[RECORDS SUPPLIED]:
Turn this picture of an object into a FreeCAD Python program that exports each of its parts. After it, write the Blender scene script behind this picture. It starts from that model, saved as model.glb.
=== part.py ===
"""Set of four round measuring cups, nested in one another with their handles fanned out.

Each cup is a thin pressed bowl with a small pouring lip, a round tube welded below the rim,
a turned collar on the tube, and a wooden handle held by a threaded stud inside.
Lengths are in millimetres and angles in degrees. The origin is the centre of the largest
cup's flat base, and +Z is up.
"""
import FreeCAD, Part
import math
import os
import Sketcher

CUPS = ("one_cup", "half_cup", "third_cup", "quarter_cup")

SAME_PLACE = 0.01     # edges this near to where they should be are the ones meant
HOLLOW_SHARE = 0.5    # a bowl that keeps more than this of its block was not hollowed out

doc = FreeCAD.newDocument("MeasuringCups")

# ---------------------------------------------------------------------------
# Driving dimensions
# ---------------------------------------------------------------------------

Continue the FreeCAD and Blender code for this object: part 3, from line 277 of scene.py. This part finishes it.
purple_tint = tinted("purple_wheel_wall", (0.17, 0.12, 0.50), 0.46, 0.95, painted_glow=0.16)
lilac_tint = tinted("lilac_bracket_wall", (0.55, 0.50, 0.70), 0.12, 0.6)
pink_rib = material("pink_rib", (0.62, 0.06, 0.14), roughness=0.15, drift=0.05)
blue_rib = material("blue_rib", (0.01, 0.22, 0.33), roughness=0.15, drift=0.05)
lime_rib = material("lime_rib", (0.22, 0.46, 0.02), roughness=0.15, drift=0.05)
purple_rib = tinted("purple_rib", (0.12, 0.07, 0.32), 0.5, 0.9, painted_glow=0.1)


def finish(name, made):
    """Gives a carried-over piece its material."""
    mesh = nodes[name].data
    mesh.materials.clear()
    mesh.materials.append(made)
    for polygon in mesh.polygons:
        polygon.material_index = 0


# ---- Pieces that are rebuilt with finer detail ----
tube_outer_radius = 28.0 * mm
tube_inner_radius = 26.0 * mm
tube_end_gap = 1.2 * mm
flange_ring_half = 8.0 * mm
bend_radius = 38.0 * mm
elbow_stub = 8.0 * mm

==

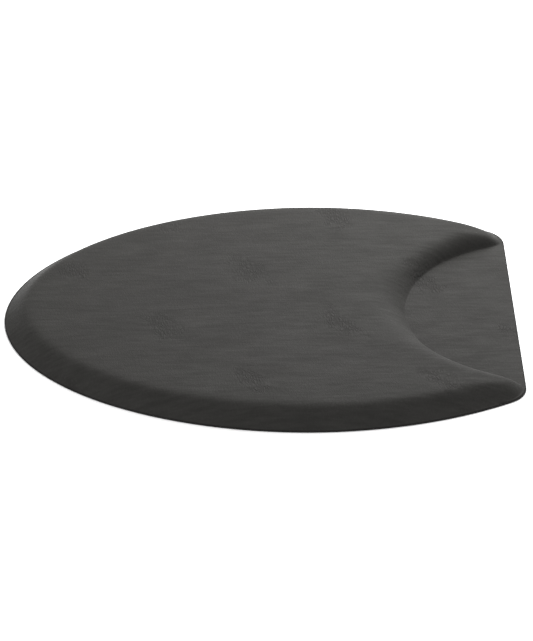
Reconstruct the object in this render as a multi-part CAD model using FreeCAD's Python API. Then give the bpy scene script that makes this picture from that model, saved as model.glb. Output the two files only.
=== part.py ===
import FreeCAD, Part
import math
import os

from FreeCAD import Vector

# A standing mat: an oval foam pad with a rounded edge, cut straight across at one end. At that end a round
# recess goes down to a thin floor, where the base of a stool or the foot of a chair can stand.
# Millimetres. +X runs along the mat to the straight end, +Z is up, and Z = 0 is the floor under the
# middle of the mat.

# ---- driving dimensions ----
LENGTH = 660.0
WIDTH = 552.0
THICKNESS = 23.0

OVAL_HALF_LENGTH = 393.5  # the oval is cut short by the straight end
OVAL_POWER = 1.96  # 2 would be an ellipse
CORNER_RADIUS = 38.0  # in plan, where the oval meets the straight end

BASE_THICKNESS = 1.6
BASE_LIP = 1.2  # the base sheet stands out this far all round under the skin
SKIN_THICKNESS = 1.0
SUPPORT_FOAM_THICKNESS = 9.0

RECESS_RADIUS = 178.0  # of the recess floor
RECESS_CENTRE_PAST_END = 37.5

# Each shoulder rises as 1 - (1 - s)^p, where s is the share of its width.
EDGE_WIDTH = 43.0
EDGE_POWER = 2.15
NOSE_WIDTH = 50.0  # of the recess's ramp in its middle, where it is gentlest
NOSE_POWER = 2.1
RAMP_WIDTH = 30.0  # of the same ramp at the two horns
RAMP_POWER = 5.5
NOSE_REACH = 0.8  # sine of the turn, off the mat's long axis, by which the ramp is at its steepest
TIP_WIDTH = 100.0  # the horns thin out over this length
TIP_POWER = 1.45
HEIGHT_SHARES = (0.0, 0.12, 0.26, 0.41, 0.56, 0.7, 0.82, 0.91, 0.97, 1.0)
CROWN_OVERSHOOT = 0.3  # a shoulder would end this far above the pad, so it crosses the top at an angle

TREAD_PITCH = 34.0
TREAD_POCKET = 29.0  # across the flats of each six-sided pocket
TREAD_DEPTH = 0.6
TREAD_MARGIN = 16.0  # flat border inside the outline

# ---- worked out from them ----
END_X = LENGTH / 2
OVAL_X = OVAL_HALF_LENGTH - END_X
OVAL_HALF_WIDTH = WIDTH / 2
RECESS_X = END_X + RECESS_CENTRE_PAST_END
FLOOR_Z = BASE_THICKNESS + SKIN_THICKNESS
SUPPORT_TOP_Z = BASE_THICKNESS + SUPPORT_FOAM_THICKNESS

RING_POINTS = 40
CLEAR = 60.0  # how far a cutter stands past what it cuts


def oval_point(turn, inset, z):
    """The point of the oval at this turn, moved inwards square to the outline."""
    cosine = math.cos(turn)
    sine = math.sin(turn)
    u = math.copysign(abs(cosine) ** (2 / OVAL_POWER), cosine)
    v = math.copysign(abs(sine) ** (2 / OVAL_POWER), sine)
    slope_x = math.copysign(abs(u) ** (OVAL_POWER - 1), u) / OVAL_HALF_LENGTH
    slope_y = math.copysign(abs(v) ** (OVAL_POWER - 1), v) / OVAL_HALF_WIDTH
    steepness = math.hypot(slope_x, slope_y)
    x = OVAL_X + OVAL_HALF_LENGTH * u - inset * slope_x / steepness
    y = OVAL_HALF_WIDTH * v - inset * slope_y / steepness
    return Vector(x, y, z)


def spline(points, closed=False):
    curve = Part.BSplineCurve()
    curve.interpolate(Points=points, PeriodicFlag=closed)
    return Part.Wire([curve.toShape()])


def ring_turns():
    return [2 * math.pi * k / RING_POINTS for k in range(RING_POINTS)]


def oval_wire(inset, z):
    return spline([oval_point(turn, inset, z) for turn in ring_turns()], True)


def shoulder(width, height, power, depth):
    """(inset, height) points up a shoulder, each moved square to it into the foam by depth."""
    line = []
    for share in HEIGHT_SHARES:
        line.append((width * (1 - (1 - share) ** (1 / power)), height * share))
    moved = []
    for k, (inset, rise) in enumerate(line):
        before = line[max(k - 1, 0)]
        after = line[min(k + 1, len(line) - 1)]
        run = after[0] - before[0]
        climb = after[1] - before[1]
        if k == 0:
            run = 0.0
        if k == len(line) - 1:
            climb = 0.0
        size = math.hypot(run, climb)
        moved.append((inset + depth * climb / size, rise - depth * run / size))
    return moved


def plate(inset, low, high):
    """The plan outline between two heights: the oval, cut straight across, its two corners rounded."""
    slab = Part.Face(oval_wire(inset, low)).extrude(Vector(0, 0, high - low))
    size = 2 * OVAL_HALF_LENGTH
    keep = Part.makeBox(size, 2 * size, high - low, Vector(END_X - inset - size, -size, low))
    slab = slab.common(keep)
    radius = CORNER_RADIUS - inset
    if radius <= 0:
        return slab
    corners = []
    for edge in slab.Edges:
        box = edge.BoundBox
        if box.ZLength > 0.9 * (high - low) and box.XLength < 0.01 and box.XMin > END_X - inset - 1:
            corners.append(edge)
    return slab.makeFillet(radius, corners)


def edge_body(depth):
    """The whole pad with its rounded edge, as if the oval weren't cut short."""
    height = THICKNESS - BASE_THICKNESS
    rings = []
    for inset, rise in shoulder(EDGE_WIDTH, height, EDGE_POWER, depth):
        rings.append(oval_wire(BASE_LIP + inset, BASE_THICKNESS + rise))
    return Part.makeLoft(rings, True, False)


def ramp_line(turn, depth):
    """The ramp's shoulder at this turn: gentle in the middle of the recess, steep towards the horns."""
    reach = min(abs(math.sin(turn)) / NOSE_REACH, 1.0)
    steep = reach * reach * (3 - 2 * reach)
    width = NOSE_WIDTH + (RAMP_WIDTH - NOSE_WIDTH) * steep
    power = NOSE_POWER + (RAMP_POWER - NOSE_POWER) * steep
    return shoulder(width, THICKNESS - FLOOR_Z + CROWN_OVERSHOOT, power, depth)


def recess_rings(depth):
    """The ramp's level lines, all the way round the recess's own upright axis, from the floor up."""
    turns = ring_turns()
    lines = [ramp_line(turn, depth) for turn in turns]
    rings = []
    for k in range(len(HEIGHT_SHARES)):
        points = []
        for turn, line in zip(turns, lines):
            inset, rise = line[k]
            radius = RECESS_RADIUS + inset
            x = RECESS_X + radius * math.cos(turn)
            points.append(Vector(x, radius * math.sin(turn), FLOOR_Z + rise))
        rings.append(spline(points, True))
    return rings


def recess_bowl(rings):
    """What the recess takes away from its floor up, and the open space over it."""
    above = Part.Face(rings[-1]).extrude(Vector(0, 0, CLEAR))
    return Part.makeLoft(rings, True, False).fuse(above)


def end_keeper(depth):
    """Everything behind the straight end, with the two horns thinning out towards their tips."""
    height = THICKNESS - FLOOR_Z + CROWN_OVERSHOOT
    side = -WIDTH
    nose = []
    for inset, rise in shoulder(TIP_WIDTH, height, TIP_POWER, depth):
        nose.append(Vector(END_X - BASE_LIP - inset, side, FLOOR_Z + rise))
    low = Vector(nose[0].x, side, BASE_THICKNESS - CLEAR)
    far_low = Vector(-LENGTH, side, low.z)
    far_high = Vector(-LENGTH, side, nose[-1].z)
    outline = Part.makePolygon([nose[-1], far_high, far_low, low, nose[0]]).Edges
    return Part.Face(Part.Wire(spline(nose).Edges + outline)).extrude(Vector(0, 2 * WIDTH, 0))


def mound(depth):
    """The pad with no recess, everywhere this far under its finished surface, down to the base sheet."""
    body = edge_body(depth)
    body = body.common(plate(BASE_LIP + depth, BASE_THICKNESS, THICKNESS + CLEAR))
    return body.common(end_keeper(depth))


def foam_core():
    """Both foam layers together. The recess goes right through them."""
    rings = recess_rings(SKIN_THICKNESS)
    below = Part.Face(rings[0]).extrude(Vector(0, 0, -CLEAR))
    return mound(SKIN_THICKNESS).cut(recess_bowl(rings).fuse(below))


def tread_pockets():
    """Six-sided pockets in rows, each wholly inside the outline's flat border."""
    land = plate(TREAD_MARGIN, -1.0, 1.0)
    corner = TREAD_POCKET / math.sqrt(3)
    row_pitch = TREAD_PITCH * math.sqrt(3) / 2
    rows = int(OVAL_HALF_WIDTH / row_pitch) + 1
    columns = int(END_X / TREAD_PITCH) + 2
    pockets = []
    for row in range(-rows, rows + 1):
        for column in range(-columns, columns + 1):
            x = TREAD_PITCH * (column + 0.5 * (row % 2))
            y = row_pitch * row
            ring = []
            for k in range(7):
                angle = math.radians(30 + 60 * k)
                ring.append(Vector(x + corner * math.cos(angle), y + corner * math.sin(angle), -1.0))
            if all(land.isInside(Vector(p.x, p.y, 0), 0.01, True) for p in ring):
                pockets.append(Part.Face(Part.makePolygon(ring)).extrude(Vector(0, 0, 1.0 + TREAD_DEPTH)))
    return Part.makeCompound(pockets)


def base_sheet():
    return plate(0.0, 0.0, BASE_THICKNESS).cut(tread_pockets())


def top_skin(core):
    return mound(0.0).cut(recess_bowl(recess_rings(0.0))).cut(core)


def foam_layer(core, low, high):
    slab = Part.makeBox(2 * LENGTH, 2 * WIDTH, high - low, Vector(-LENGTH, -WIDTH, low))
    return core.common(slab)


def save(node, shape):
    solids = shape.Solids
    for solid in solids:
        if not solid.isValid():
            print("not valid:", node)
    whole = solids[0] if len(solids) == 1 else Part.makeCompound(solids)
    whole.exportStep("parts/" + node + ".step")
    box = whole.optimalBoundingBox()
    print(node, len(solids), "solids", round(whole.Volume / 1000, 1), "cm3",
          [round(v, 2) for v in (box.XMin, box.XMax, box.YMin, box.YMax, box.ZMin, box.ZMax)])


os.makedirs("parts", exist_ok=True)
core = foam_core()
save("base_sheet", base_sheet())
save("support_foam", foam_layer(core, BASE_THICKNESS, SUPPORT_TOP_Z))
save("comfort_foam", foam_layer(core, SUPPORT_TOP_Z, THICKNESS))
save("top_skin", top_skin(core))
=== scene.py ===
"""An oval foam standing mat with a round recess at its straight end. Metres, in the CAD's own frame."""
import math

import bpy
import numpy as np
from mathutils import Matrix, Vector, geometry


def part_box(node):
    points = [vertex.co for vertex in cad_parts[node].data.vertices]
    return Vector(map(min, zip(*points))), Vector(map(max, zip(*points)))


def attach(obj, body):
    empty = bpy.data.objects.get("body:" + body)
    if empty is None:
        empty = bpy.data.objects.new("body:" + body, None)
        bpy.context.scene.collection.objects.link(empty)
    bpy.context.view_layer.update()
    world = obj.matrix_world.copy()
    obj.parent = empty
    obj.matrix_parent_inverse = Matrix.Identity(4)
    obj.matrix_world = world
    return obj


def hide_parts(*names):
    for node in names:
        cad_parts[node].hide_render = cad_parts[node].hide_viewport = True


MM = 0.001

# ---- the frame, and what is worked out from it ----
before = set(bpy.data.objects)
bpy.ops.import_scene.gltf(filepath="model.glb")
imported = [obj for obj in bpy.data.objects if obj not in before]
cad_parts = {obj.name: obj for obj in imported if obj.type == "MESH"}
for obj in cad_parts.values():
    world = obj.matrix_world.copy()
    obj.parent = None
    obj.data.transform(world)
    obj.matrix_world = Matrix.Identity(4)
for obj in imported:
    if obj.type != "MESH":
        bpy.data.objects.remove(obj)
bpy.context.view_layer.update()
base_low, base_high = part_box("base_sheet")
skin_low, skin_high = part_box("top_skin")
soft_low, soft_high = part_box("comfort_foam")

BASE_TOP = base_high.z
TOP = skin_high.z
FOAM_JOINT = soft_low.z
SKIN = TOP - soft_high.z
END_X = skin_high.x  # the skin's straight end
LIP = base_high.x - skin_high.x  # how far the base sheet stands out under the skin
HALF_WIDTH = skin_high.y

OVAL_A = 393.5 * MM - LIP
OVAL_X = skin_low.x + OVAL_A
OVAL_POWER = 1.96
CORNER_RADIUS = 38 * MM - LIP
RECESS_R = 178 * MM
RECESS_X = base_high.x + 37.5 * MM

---

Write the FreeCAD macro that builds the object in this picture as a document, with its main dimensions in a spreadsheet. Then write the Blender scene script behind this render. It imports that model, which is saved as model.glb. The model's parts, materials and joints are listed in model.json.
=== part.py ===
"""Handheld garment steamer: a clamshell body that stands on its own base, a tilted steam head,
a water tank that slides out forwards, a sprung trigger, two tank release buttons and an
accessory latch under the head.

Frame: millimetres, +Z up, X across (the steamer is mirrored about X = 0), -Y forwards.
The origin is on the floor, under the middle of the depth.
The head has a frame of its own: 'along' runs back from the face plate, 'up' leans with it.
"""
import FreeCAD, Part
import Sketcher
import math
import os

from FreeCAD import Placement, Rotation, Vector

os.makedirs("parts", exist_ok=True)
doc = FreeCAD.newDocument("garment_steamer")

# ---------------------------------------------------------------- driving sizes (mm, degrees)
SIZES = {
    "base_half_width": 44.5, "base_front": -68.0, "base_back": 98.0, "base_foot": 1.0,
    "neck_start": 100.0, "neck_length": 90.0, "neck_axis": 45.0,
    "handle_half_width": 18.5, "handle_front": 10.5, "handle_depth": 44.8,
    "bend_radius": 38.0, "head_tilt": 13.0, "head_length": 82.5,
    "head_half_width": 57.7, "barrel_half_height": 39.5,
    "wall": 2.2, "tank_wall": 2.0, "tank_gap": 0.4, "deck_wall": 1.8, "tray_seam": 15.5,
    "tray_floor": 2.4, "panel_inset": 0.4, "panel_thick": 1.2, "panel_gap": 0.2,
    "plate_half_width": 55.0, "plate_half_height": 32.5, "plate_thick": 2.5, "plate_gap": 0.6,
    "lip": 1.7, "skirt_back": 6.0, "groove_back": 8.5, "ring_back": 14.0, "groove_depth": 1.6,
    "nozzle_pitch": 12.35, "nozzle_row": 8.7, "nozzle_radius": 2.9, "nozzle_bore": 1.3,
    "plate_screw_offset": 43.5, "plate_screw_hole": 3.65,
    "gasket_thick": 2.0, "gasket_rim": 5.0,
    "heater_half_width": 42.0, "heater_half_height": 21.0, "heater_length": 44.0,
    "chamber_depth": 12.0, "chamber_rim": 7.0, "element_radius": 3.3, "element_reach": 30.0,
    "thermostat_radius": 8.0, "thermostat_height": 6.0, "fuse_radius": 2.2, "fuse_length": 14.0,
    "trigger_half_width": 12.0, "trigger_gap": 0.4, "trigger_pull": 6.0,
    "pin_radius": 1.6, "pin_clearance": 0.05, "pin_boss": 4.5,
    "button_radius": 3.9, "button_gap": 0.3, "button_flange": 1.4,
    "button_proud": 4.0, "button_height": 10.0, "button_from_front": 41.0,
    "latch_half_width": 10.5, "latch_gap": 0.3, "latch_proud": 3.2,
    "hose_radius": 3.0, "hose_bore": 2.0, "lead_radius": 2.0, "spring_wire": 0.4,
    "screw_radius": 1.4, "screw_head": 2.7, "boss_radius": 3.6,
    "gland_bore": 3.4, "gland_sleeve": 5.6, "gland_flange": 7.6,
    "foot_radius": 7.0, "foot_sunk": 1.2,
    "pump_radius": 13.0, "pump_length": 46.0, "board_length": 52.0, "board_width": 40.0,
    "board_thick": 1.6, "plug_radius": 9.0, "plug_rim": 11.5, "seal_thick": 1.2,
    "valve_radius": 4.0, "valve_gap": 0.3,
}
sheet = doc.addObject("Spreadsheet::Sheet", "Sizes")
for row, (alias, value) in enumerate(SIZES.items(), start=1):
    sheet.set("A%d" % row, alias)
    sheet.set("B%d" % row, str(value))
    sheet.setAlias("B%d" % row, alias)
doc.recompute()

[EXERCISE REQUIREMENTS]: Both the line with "Reconstruct the object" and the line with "from FreeCAD import Vector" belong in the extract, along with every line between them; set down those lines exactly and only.

[CORRECT RESPONSE]:
Reconstruct the object in this render as a multi-part CAD model using FreeCAD's Python API. Then give the bpy scene script that makes this picture from that model, saved as model.glb. Output the two files only.
=== part.py ===
import FreeCAD, Part
import math
import os

from FreeCAD import Vector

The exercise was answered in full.